También hay que decir que el exceso de metraje es algo que aquí comienza a evidenciarse como el mal que ataca al director -al igual que a algunos de sus pares-, y los hace terminar presentando 165 minutos de una historia que cabe en 100. Y en este caso puntual no es que aburran pero tampoco aportan demasiado al relato. Se pasan bien y hasta se disfrutan en parte gracias a la intensidad dramática que muestran Jamie Foxx y Kerry Washington. Mucho de lo que sucede, por ridículo y exagerado que parezca, tiene su sostén en esas actuaciones que recuerdan a lo que solía hacer John Woo con sus más recordadas películas de acción.

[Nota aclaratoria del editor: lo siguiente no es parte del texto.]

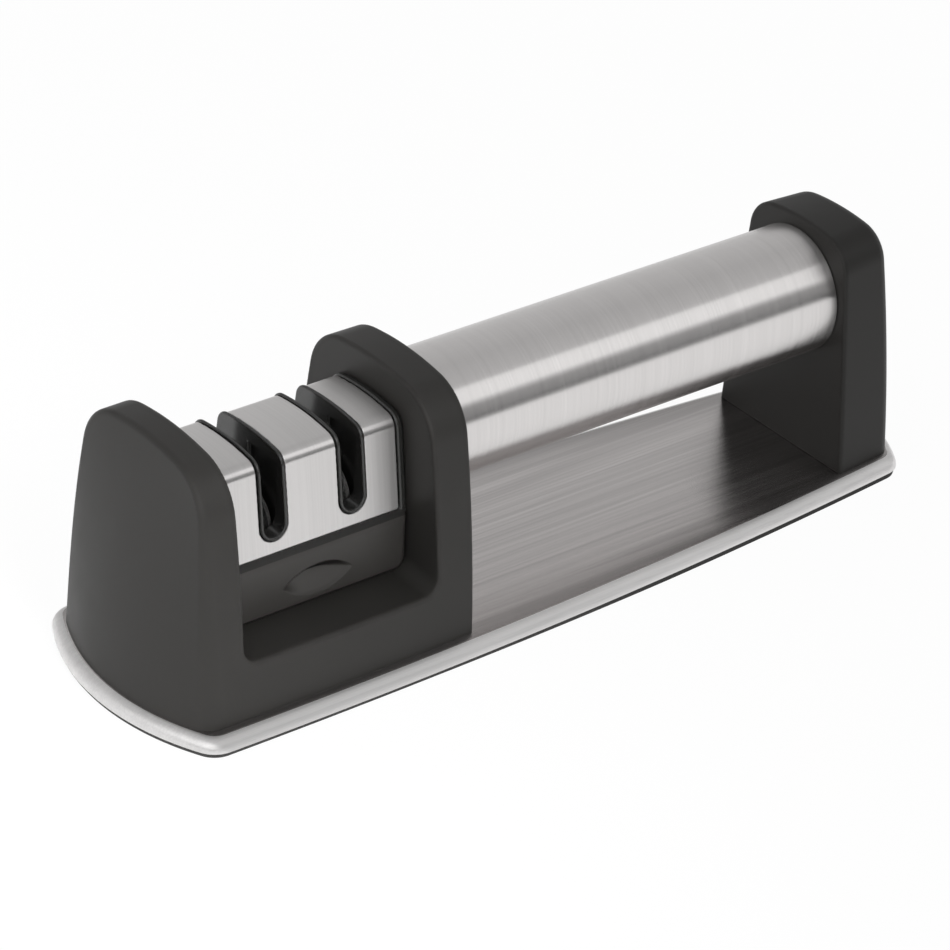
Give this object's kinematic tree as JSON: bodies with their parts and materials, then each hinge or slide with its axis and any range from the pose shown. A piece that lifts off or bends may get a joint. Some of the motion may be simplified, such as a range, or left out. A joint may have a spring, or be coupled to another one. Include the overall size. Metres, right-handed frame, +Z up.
{
  "type": "pull through knife sharpener",
  "caption": "Bench knife sharpener with a lift-out slotted head holding abrasive wheels, a tubular handle between two posts, and a tapered base with a non-slip mat.",
  "frame": {"origin": "middle of the underside of the base, on the table", "axes": "+X along the handle towards the rear post, +Z up, -Y towards the side that faces the viewer in the picture"},
  "size_m": [0.21, 0.0624, 0.0617],
  "materials": {
    "steel": "brushed",
    "plastic": "fine matt",
    "mat": "matt",
    "zinc": "zinc plated",
    "brass": "turned",
    "nylon": "smooth",
    "coarse_grit": "coarse abrasive",
    "fine_grit": "fine abrasive"
  },
  "bodies": {
    "base": {"base_mat": "mat", "base_frame": "plastic", "base_plate": "steel", "head_screws": "zinc", "post_screws": "zinc", "head_housing": "plastic", "rear_post": "plastic", "handle_tube": "steel", "tie_bolt": "zinc", "tie_washer": "zinc", "tie_insert": "brass"},
    "cartridge": {"cartridge_body": "plastic", "cartridge_cover": "steel", "cartridge_base": "plastic", "cartridge_screws": "zinc", "wheel_axle": "zinc", "wheel_washers": "nylon"},
    "coarse_wheel_left": {"coarse_wheel_left": "coarse_grit"},
    "coarse_wheel_right": {"coarse_wheel_right": "coarse_grit"},
    "fine_wheel_left": {"fine_wheel_left": "fine_grit"},
    "fine_wheel_right": {"fine_wheel_right": "fine_grit"}
  },
  "joints": [
    {"name": "cartridge_lift", "type": "slide", "parent": "base", "child": "cartridge", "axis": [0, 0, 1], "range_m": [0, 0.06]},
    {"name": "coarse_spin_left", "type": "hinge", "parent": "cartridge", "child": "coarse_wheel_left", "pos_m": [-0.07045, 0, 0.0333], "axis": [1, 0, 0], "continuous": true},
    {"name": "coarse_spin_right", "type": "hinge", "parent": "cartridge", "child": "coarse_wheel_right", "pos_m": [-0.07045, 0, 0.0333], "axis": [1, 0, 0], "continuous": true},
    {"name": "fine_spin_left", "type": "hinge", "parent": "cartridge", "child": "fine_wheel_left", "pos_m": [-0.05055, 0, 0.0333], "axis": [1, 0, 0], "continuous": true},
    {"name": "fine_spin_right", "type": "hinge", "parent": "cartridge", "child": "fine_wheel_right", "pos_m": [-0.05055, 0, 0.0333], "axis": [1, 0, 0], "continuous": true}
  ]
}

Pero el objetivo mayor de Tarantino, el cual no disimula ni ensaya con sutileza, es el de marcar la violencia racial que tan arraigada estaba en aquellos tiempos: Django (en su personificación impostora) es el negro que monta a caballo, que viste de manera insolente y va armado, que se atreve a hablar cuando no se le indica, que comparte una mesa con blancos y que trata peor al resto de los negros que los otros blancos. Por eso funciona tan bien el contrapunto con el personaje de Samuel Jackson, que sin pretender engañar a nadie es el negro traidor a su raza por excelencia y quien más daño le causa a ese sistema de esclavitud al constituir una suerte de enemigo interno.

En definitiva, Django sin cadenas permite disfrutar de un Tarantino todavía respetuoso (y no ominoso ni ególatra como en la flamante Los 8 más odiados) de un género que le fascina y al que, como al resto de sus películas, personaliza trayendo desde canciones hasta planos enteros de las realizaciones que alimentaron su cinefilia y lo convirtieron en el narrador que es.